The Parliamentary Office of Science and Technology has recently published a short briefing note on Rare Earth Metals. The POSTnote examines the debate surrounding the security of future rare earth metal supplies, and discusses both the UK and international response to the situation.
The Science and Technology Select Committee announce an inquiry into the importance of strategic metals to the UK
Growing speculation and concern regarding the future availability of strategic metals, in the UK and further afield, is the main driver behind the Select Committee inquiry which was announced in November 2010. The Committee aims to answer five questions:
- Is there a global shortfall in the supply and availability of strategically important metals essential to the production of advanced technology in the UK?
- How vulnerable is the UK to a potential decline or restriction in the supply of strategically important metals? What should the Government be doing to safeguard against this and to ensure supplies are produced ethically?

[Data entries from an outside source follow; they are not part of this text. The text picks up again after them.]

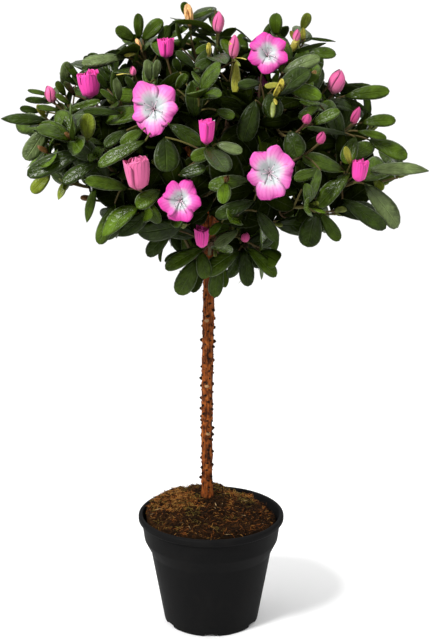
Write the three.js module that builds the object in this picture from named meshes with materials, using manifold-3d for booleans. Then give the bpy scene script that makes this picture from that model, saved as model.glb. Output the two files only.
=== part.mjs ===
// A standard azalea in its nursery pot: one bare stem, a head of short boughs and a wide dome
// of leafy shoots with open flowers and buds. Millimetres, +Z up, the front of the plant is -Y.
// The origin is the middle of the pot's flat underside.
import * as THREE from "three";
import { mergeVertices } from "three/addons/utils/BufferGeometryUtils.js";
import Module from "manifold-3d";

const wasm = await Module();
wasm.setup();

// Driving sizes of the pot
const POT_HEIGHT = 117;
const RIM_RADIUS = 75;
const BASE_RADIUS = 48.8;
const BODY_TOP = { radius: 62.2, height: 76 };
const COLLAR_FOOT = { radius: 69.1, height: 90 };
const COLLAR_TOP = { radius: 71.6, height: 109.5 };
const WALL = 1.5;
const FLOOR = 3.4;
const FOOT_BEVEL = 0.8;
const LIP = { shoulder: 0.7, rise: 1, widestBelow: 4.4, edgeBelow: 0.7, innerBelow: 1.4 };
const INNER_RAISE = 0.6;
const POT_SIDES = 36;
const NOTCHES = 6;
const NOTCH = { width: 16, depth: 12, height: 2.2 };
const DRAIN = { radius: 3, inset: 7, sides: 8 };
const GAP = 0.3;
const TOUCHING = 0.001;

// Driving sizes of the root ball
const SOIL_EDGE_DROP = 5;
const SOIL_DROP_SHARE = { even: 0.35, backRight: 1.3 };
const MOUND_RISE = 8.7;
const MOUND_SPREAD = 46;
const LEVEL_ROUND_FOOT = 14;
const SOIL_LUMP = 1.6;
const SOIL_PAST_FOOT = 2;
const SOIL_SIDES = 28;
const SOIL_RINGS = [0.98, 0.84, 0.66, 0.48, 0.3, 0.13];

// Driving sizes of the stem, from the flat cut at the soil to its tip inside the crown
const FOOT = new THREE.Vector3(-4, 20, POT_HEIGHT + 9);
const STEM_LINE = [
  FOOT,
  new THREE.Vector3(-4.4, 18, 200),
  new THREE.Vector3(-3.2, 13, 290),
  new THREE.Vector3(-1.5, 6, 380),
  new THREE.Vector3(0, 0, 472),
];
const STEM_RADIUS = 5.3;
const FLARE = { radius: 3.2, height: 9 };
const STEM_TIP_RADIUS = 2.6;
const STEM_SIDES = 8;
const STEM_RISES = [0, 4, 10, 20, 60, 120, 190, 262, 290, 320, 346];
const HEAD_BOTTOM = 394;

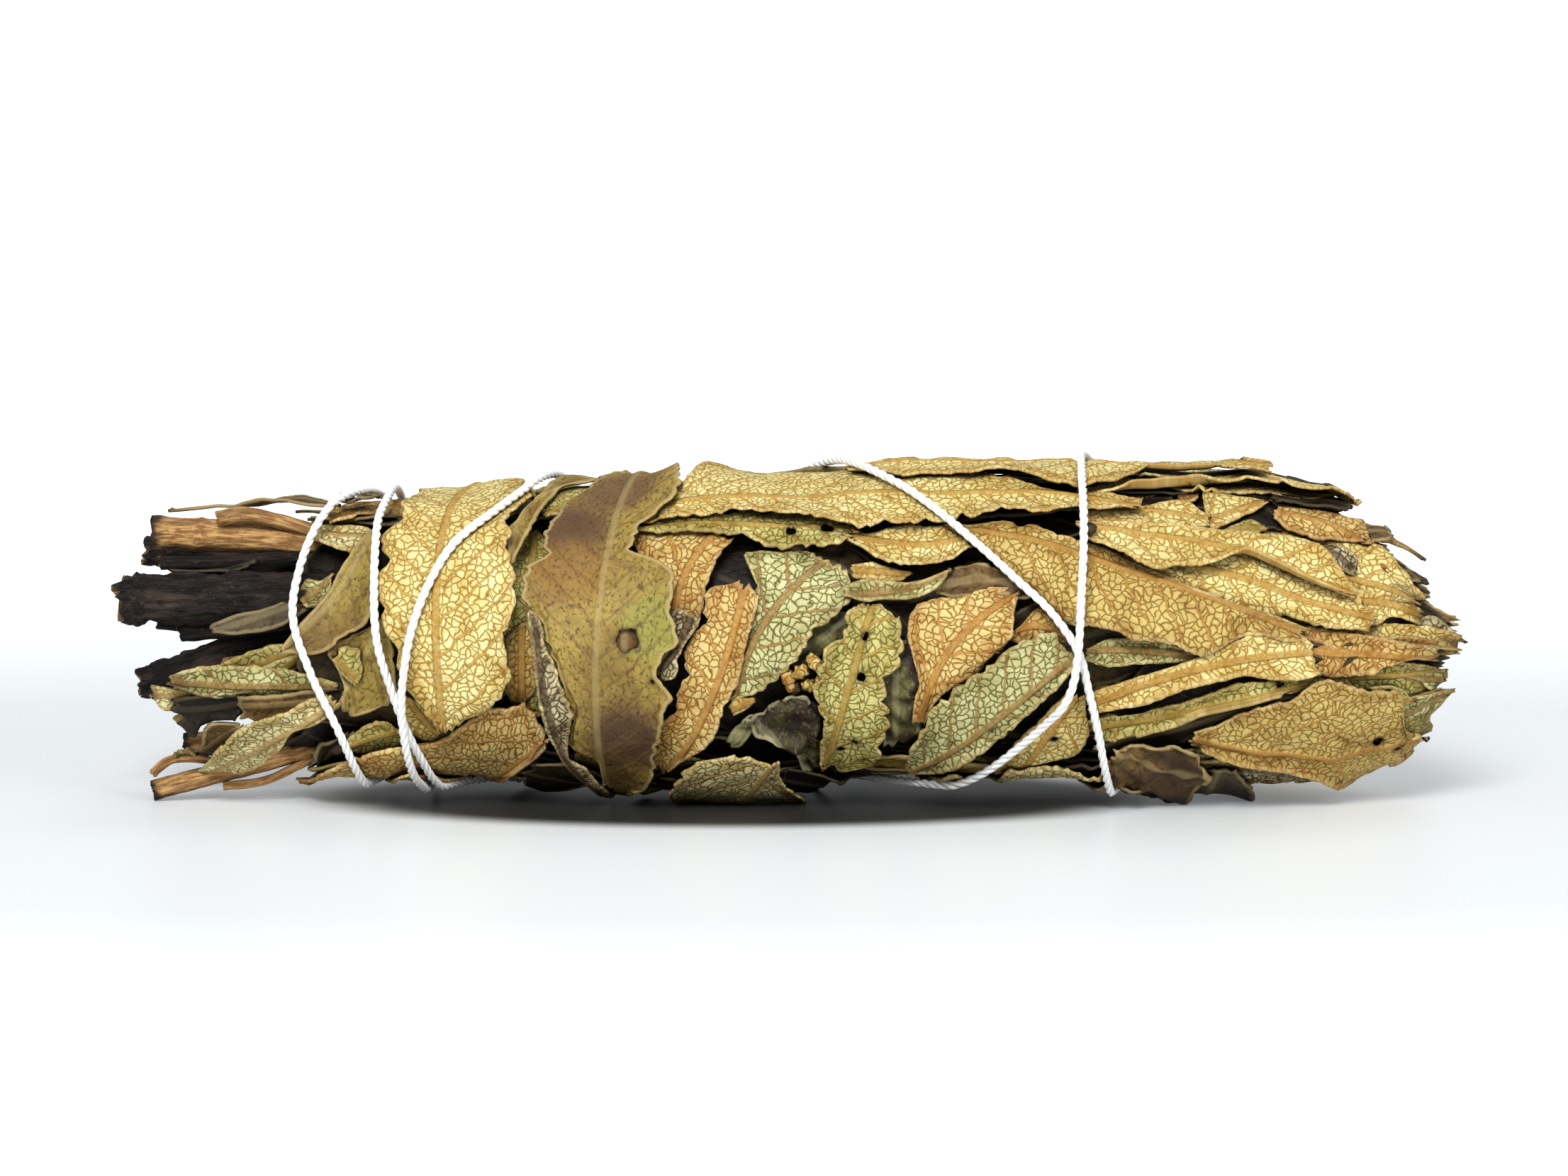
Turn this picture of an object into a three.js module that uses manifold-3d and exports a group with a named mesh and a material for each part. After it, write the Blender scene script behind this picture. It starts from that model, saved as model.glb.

- How desirable, easy and cost-effective is it to recover and recycle metals from discarded products? How can this be encouraged? Where recycling currently takes place, what arrangements need to be in place to ensure it is done cost-effectively, safely and ethically?
- Are there substitutes for those metals that are in decline in technological products manufactured in the UK? How can these substitutes be more widely applied?
- What opportunities are there to work internationally on the challenge of recovering, recycling and substituting strategically important metals?
On 26th January the Committee held a hearing at which experts from several professional and trade bodies and industry gave evidence. A transcript of the hearings will be published shortly.